Three days out — brief whoever's representing
The person attending (often Monica, Andrea, or Stacia) gets a brief:
- The 3-5 target procurement officers (with brief notes on what they buy)
- The 1-2 capability statement variants and which to use when
- The active contract vehicles to mention (Statewide Contract numbers, where applicable)
- One or two recent wins to use as anchors in conversation
- A reminder to leave with names, not just handouts
Day of — the conversation framework
The goal in any procurement officer conversation is three minutes long:
- Who they are (let them introduce themselves first — listen)
- One-sentence pitch: "Launch Industries — we're a multidisciplinary consulting firm based in Seattle, certified MWBE/DBE/WOSB, currently holding the Statewide Marketing Services contract, with active work for [a relevant peer agency or program]."
- Specific question: "What's currently on your team's procurement list?" or "What kinds of contracts are you fielding the most RFPs on right now?"
- Hand them the right capability statement based on their answer
- Get their card and ask permission to follow up
What we don't do: monologue, oversell, or hand someone the wrong variant. If the procurement officer cares about IT services and we hand them the Marketing variant, we've burned the contact.
Day of — capture leads
Every meaningful conversation gets one of:
- Business card collected (preferred)
- Note in phone with name + role + agency + topic
- Email captured via the table signup sheet
Don't trust memory. Five contacts in, you will not remember who said what.
Day of — debrief by EOD
Before the day ends, send a Slack message to the team with:
- Who attended for Launch
- 3-5 highest-priority contacts captured
- Any active RFPs or upcoming RFPs heard about
- Any concerns about how the event went
Follow-up: the 48-hour rule
Every captured contact gets a follow-up email within 48 hours of the event. This is the difference between an event being worth it and not.

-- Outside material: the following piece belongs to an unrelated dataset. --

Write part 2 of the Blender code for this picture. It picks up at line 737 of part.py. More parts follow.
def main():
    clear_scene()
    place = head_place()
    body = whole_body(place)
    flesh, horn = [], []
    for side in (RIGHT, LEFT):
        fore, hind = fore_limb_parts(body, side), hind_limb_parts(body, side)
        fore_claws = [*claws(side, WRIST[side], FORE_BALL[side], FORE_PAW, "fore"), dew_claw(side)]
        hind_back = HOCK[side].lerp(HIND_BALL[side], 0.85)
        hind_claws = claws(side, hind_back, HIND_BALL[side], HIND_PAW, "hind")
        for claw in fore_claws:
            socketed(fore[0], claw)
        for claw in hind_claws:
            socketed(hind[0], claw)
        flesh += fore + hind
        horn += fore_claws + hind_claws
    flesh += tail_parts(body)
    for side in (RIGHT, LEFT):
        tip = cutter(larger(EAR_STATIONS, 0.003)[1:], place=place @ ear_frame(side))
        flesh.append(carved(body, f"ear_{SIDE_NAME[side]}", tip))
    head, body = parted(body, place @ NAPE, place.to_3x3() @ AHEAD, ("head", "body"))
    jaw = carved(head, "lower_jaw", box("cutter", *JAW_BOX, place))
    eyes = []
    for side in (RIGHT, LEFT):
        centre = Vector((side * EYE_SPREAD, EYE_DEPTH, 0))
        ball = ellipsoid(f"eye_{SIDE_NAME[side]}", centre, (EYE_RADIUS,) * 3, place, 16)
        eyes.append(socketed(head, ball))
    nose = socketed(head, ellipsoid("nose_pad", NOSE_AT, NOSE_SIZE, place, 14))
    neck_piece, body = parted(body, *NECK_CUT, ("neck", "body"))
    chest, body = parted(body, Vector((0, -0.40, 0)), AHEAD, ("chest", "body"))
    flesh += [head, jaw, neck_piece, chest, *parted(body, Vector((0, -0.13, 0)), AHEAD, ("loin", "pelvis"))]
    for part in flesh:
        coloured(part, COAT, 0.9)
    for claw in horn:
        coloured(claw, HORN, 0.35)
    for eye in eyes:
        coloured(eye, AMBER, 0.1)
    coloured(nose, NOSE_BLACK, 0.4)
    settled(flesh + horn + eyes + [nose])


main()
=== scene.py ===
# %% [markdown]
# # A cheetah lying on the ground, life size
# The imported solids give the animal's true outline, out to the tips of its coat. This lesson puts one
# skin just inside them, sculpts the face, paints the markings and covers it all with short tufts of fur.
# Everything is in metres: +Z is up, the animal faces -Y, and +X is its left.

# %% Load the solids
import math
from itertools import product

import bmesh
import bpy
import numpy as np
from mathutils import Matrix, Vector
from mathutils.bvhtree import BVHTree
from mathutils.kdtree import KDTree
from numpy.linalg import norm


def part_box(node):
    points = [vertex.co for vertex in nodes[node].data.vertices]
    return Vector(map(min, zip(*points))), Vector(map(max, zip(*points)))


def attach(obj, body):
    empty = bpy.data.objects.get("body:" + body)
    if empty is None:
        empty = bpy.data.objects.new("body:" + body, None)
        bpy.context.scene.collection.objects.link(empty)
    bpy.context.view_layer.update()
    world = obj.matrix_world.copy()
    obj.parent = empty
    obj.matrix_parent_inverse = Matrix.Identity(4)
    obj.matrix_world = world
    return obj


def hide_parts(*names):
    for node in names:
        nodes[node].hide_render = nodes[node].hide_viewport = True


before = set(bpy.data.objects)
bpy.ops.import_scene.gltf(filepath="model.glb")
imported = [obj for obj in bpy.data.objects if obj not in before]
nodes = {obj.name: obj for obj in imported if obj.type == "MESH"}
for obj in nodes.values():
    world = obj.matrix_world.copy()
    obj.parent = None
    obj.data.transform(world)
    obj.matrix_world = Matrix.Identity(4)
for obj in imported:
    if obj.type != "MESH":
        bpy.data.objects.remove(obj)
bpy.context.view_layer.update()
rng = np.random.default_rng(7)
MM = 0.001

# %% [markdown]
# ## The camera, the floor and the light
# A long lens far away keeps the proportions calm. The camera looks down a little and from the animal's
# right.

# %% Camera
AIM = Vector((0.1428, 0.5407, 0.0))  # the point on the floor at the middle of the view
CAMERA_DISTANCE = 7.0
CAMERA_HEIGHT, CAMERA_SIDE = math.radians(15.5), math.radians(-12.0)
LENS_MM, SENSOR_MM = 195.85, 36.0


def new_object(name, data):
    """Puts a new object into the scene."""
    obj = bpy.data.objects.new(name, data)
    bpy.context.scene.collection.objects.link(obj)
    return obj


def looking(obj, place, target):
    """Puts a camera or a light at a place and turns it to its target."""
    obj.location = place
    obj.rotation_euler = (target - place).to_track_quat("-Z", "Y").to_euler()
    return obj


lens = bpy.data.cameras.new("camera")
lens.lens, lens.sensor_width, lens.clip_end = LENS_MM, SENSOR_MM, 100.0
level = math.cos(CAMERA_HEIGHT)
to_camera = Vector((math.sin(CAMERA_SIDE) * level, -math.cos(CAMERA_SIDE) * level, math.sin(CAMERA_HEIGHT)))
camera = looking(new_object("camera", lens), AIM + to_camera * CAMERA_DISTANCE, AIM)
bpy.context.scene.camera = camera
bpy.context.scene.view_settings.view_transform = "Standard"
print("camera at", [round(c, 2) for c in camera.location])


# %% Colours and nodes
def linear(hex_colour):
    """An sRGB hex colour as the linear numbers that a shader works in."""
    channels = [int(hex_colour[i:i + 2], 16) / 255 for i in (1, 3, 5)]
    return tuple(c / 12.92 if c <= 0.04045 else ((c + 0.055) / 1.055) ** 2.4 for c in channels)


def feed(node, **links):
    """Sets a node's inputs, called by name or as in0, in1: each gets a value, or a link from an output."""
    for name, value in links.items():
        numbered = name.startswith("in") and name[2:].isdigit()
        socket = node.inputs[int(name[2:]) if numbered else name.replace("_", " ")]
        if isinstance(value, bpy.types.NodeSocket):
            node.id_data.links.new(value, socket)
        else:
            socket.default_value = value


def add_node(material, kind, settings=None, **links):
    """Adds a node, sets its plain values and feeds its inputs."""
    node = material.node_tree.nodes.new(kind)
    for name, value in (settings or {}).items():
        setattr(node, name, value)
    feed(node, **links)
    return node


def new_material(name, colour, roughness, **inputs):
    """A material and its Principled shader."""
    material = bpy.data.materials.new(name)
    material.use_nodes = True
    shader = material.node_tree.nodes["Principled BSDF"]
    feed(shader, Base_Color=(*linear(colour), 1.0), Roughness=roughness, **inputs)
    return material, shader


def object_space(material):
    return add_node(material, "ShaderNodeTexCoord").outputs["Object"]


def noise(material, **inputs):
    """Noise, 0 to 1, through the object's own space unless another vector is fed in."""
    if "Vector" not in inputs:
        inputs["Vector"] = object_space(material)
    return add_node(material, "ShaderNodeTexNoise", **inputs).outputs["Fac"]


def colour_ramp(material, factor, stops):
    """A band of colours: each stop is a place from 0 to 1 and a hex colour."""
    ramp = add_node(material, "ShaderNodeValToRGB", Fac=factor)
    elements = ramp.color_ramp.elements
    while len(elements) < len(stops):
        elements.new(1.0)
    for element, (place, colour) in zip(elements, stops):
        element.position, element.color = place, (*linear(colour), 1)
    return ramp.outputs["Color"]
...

Standard follow-up email template
Subject: Following up — [Event Name]
Hi [Name],
It was a pleasure meeting you at [event] on [date]. You mentioned [specific topic they brought up — a procurement need, an upcoming RFP, a current pain point]. I wanted to follow up with:
- Our [Marketing-specific / Small Business Support / TA] capability statement (attached)

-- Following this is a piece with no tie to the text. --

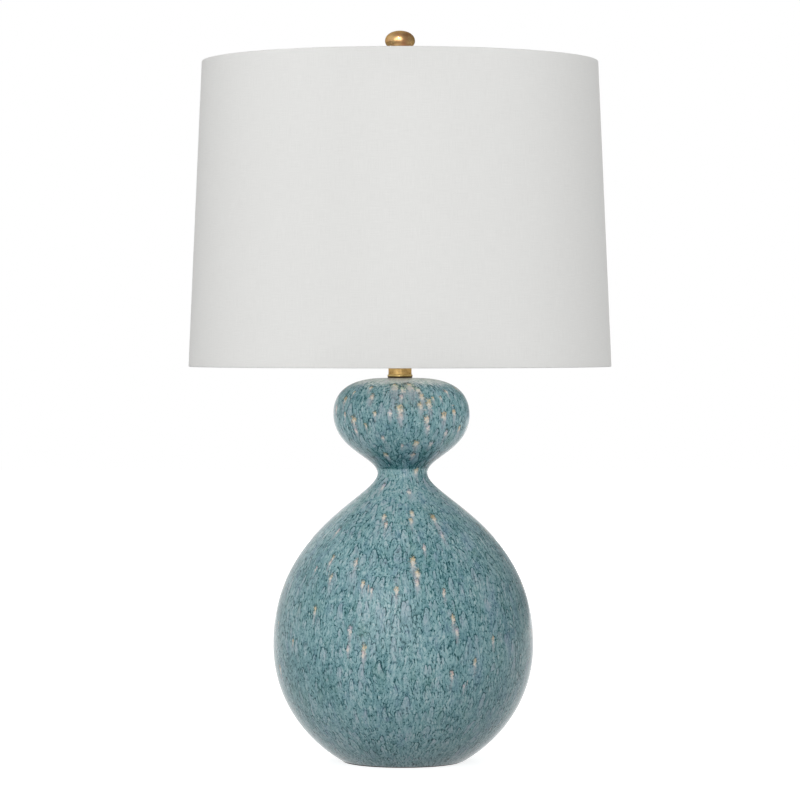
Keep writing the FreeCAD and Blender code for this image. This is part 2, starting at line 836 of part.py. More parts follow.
def make_shade_linen():
    """Linen over the backing, rolled round both ring wires, tucked up inside and slit at each arm."""
    roll = ring_depth() + shade_ring_radius + shade_ring_play + linen_thickness
    whole = lathe((shade_radius(shade_bottom, rim_rounding), shade_bottom),
                  (shade_radius(shade_bottom + rim_rounding), shade_bottom + rim_rounding),
                  (shade_radius(shade_top - rim_rounding), shade_top - rim_rounding),
                  (shade_radius(shade_top, rim_rounding), shade_top),
                  (shade_radius(shade_top, roll), shade_top),
                  (shade_radius(shade_bottom, roll), shade_bottom))
    pocket = shade_band(shade_bottom + linen_thickness, shade_top - linen_thickness, linen_thickness,
                        roll - linen_thickness)
    window = shade_band(shade_bottom + linen_tuck, shade_top - linen_tuck, roll / 2, roll + overshoot)
    linen = whole.cut(pocket).cut(window)
    ring_centre = shade_radius(ring_level(1), ring_depth())
    slit = rod_between(FreeCAD.Vector(ring_centre, 0, ring_level(1)),
                       FreeCAD.Vector(ring_centre - arm_level_length / 2, 0, ring_level(1)),
                       arm_radius + arm_slit_gap)
    for angle in arm_angles.values():
        linen = linen.cut(turned(slit, angle))
    return linen


def make_spider_hub():
    return tube(hub_radius, stud_radius + hub_clearance, harp_seat, hub_thickness)


def make_spider_arm(angle):
    """Wire from the top ring, level at first, then down to the hub."""
    ring_centre = shade_radius(ring_level(1), ring_depth())
    hub_level = harp_seat + hub_thickness / 2
    corners = [FreeCAD.Vector(ring_centre, 0, ring_level(1)),
               FreeCAD.Vector(ring_centre - arm_level_length, 0, ring_level(1)),
               FreeCAD.Vector(hub_radius + arm_inner_length, 0, hub_level),
               FreeCAD.Vector(hub_radius - overshoot, 0, hub_level)]
    arm = bent_wire(corners, [arm_bend_radius, arm_bend_radius], arm_radius)
    hub = cylinder(hub_radius, harp_seat - overshoot, hub_thickness + 2 * overshoot)
    arm = arm.cut(make_shade_ring(1)).cut(hub)
    inner_solid = min(arm.Solids, key=lambda solid: solid.CenterOfMass.x)
    return turned(inner_solid, angle)


# Finial


def make_finial_insert():
    return tube(insert_radius, stud_radius + insert_clearance, hub_top + insert_start, insert_length)


def make_finial_collar():
    """Turned collar: flange on the hub, waisted stem and a cup that cradles the egg."""
    flange_top = hub_top + collar_flange_thickness
    cup_bottom = hub_top + collar_height - collar_cup_height
    cup_top = hub_top + collar_height + collar_cup_rim
    stem_top = cup_bottom - collar_flare_height
    stem = ((collar_waist_radius, flange_top + collar_foot_handle),
            (collar_waist_radius, stem_top - collar_stem_handle), (collar_waist_radius, stem_top))
    flare = ((collar_waist_radius, stem_top + collar_flare_handle),
             (collar_cup_radius, stem_top + collar_flare_handle), (collar_cup_radius, cup_bottom))
    solid = lathe((0, hub_top), (collar_flange_radius, hub_top), (collar_flange_radius, flange_top), stem,
                  flare, (collar_cup_radius, cup_top), (0, cup_top))
    bore_depth = insert_start + insert_length + collar_bore_spare
    bore = cylinder(insert_radius + insert_clearance, hub_top - overshoot, bore_depth + overshoot)
    return solid.cut(bore).cut(make_finial_egg())


def make_finial_egg():
    below = ((egg_radius * egg_roundness_below, egg_centre - egg_below),
             (egg_radius, egg_centre - egg_below * egg_roundness_below), (egg_radius, egg_centre))
    above = ((egg_radius, egg_centre + egg_above * egg_roundness_above),
             (egg_radius * egg_roundness_above, egg_centre + egg_above), (0, egg_centre + egg_above))
    return lathe((0, egg_centre - egg_below), below, above)


def build():
    shapes = {
        "vessel": make_vessel(),
        "felt_pad": make_felt_pad(),
        "cord_bushing": make_cord_bushing(),
        "base_plate": make_base_plate(),
        "bottom_lock_washer": make_lock_washer(),
        "bottom_hex_nut": hex_nut(bottom_nut_bottom, bottom_nut_height),
        "lamp_rod": make_lamp_rod(),
        "neck_gasket": tube(gasket_radius, rod_radius + thread_clearance, vessel_height, gasket_thickness),
        "neck_ring": make_neck_ring(),
        "neck_tube": make_neck_tube(),
        "harp_saddle": make_harp_saddle(),
        "socket_lock_nut": hex_nut(saddle_top, lock_nut_height),
        "socket_cap": make_socket_cap().cut(rod_between(*set_screw_axis(), set_screw_radius)),
        "socket_set_screw": make_set_screw(),
        "socket_shell": make_socket_shell(),
        "socket_liner": make_socket_liner(),
        "socket_body": make_socket_body(),
        "socket_terminal_screws": make_terminal_screws(),
        "socket_screw_shell": make_screw_shell(),
        "socket_centre_contact": make_centre_contact(),
        "switch_spindle": make_switch_spindle(),
        "switch_knob": make_switch_knob(),
        "bulb_tip": make_bulb_tip(),
        "bulb_insulator": make_bulb_insulator(),
        "bulb_screw_cap": make_bulb_cap(),
        "bulb_glass": make_bulb_glass(),
        "bulb_glass_mount": make_bulb_mount(),
        "bulb_filament": make_bulb_filament(),
        "harp_wire": make_harp_wire(),
        "harp_end_left": make_harp_end(-1),
        "harp_end_right": make_harp_end(1),
        "harp_sleeve_left": make_harp_sleeve(-1),
        "harp_sleeve_right": make_harp_sleeve(1),
        "harp_stud": make_harp_stud(),
        "shade_top_ring": make_shade_ring(1),
        "shade_bottom_ring": make_shade_ring(-1),
        "shade_backing": make_shade_backing(),
        "shade_linen": make_shade_linen(),
        "spider_hub": make_spider_hub(),
        "finial_insert": make_finial_insert(),
        "finial_collar": make_finial_collar(),
        "finial_egg": make_finial_egg(),
    }
    for place, angle in arm_angles.items():
        shapes["spider_arm_" + place] = make_spider_arm(angle)
    return shapes


os.makedirs("parts", exist_ok=True)
for name, shape in build().items():
    if not shape.isValid():
        raise RuntimeError(name + " isn't a valid solid")
    shape.exportStep("parts/" + name + ".step")
    print(name, len(shape.Solids), round(shape.Volume / 1000, 3), "cm3")
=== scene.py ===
import bpy
import bmesh
import math
import random
import numpy as np
from mathutils import Matrix, Vector
from mathutils.kdtree import KDTree


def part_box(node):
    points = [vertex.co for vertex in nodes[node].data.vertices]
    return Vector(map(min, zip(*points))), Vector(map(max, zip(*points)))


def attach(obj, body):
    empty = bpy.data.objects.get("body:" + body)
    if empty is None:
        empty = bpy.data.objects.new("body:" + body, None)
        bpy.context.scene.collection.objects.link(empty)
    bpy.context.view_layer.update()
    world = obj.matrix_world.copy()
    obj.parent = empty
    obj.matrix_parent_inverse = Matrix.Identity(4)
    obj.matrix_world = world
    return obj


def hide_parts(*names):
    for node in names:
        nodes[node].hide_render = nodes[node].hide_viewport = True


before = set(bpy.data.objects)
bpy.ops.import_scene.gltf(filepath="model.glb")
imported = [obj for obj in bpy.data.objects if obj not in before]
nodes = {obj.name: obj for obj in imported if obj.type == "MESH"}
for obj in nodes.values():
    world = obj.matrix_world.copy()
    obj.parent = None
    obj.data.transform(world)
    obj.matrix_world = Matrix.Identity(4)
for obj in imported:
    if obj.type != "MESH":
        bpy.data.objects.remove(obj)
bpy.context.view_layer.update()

# Sizes in metres, in the frame of the lamp
mm = 0.001
merge_within = 1e-6
vessel_axis_x = 2.6 * mm
felt_top = 1.2 * mm
wall = 5.5 * mm
recess_radius = 50.0 * mm
recess_top = 18.0 * mm
floor_top = 24.0 * mm
floor_hole_radius = 18.0 * mm
top_hole_radius = 6.0 * mm
vessel_top = 392.4 * mm
seat_radius = 16.0 * mm
seat_steps = 3
bushing_height = 8.2 * mm
bushing_hole_radius = 4.4 * mm
bushing_hole_length = 60.0 * mm
hole_segments = 32
vessel_segments = 288
vessel_crease_deg = 35
# The thrown vessel is not quite straight: its belly stands right of its axis and its top left of it
belly_offset = 0.8 * mm
top_offset = -1.7 * mm
straight_below = 240.0 * mm
# Curves of the vessel in millimetres: start, two handles and end, as (radius, height). The inside
# follows the outside a wall's thickness in, with curves of its own over the floor and under the dome
belly = 133.1
belly_level = 120.4
waist = 25.5
waist_level = 295.0
bulb = 69.7
bulb_level = 355.5
inset = wall / mm
foot_curve = ((63.2, 1.2), (96.84, 20.94), (belly, 60.7), (belly, belly_level))
belly_curve = ((belly, belly_level), (belly, 239.2), (waist, 271.2), (waist, waist_level))
bulb_curve = ((waist, waist_level), (waist, 311.4), (bulb, 318.4), (bulb, bulb_level))
dome_curve = ((bulb, bulb_level), (bulb, 392.0), (28.1, 392.4), (16.0, 392.4))
inner_foot_curve = ((84.5, 24.0), (110.0, 44.0), (belly - inset, 70.0), (belly - inset, belly_level))
inner_belly_curve = [(radius - inset, height) for radius, height in belly_curve]
inner_bulb_curve = [(radius - inset, height) for radius, height in bulb_curve]
inner_dome_curve = ((bulb - inset, bulb_level), (bulb - inset, 386.0),
                    (28.1, 392.4 - inset), (16.0, 392.4 - inset))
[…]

- A quick note that we're currently holding [relevant contract vehicle] — happy to walk you through that if useful
- [Specific offer relevant to what they mentioned — a 30-min intro call, a referral to a related Launch service, an introduction to one of our consultants]
Best, [Sender name] [Sender title] [hello@launchindustries.biz / phone]
The "specific topic they brought up" line is what makes this not feel like a mass email. If you didn't capture a specific topic, your conversation wasn't long enough.
Adding contacts to Nutshell
Every captured contact also gets:
- A Nutshell contact record created (or updated if existing)
- Tagged with the event name (
event:des-2026-q2-marketing) - Tagged with their agency/role
- A note with the conversation summary and any committed follow-up
Active RFPs heard about
Anything the contact mentioned as an upcoming RFP gets its own row in the Supabase procurement_opportunities table:
- Agency
- RFP topic
- Expected release window
- Contact name + email
- Estimated value (rough)
- Launch's likely angle (which service line)
- Decision date for whether to bid
What we DO NOT do at DES events
- Hand out the wrong capability statement variant just because we ran out of the right one
- Lead with hourly pricing — DES procurement thinks in contract awards, not hourly rates
- Promise something we can't deliver in scope or timeline
- Stay at the table — circulate
- Forget to follow up within 48 hours (the contact has met 30 vendors, we have one window)
- Get into a sales monologue with one person while the room is moving
The longer game
A DES event isn't a single sale. The pattern that works:
- First event: meet a procurement officer, hand them paper, follow up
- Second event: they recognize the name, ask a real question, ask for our SOW template or pricing
- Third interaction (often via direct outreach a quarter later): they have an actual purchase to make and call us
- Fourth interaction: they refer us to a peer agency that has a similar need
Track this over time. The follow-up email is what makes the difference between (1) and (2).
Active contract vehicles to mention by name
Below are the contract vehicles Launch holds or has access to. Confirm with Monica before using one in a pitch — these change.
- WA DES Marketing Services Statewide Contract — current Launch hold
- City of Seattle Roster Contract — active
- Sound Transit Subcontractor List — active
- King County SCS #5241 — active
- WA DOR Approved Vendor — relevant for tax/finance discussions
Event preparation checklist
Use this for every DES event:
| Item | Owner | Done by |
|---|---|---|
| Registration submitted | Stacia | 2 weeks out |
| Attendee list reviewed, target list built | Whoever's attending | 1 week out |
| Capability statement variants generated | Whoever's attending | 1 week out |
| Capability statements printed | Lorena | 3 days out |
| Table kit pulled + verified | Lorena | 2 days out |
| Brief delivered to attendees | Monica | 3 days out |
| Day-of leads captured | Attendees | day of |
| Debrief in Slack | Attendees | EOD day of |
| Follow-up emails sent | Attendees | within 48 hours |
| Nutshell contacts created/updated | Attendees | within 48 hours |
| Procurement opportunities logged | Attendees | within 48 hours |
Related: Capability Statement Generation covers the artifact. Company Info has the cert numbers and contract vehicle references.
v1 draft. Verify the current list of active contract vehicles with Monica before using them in a pitch. Last updated 2026-05-27.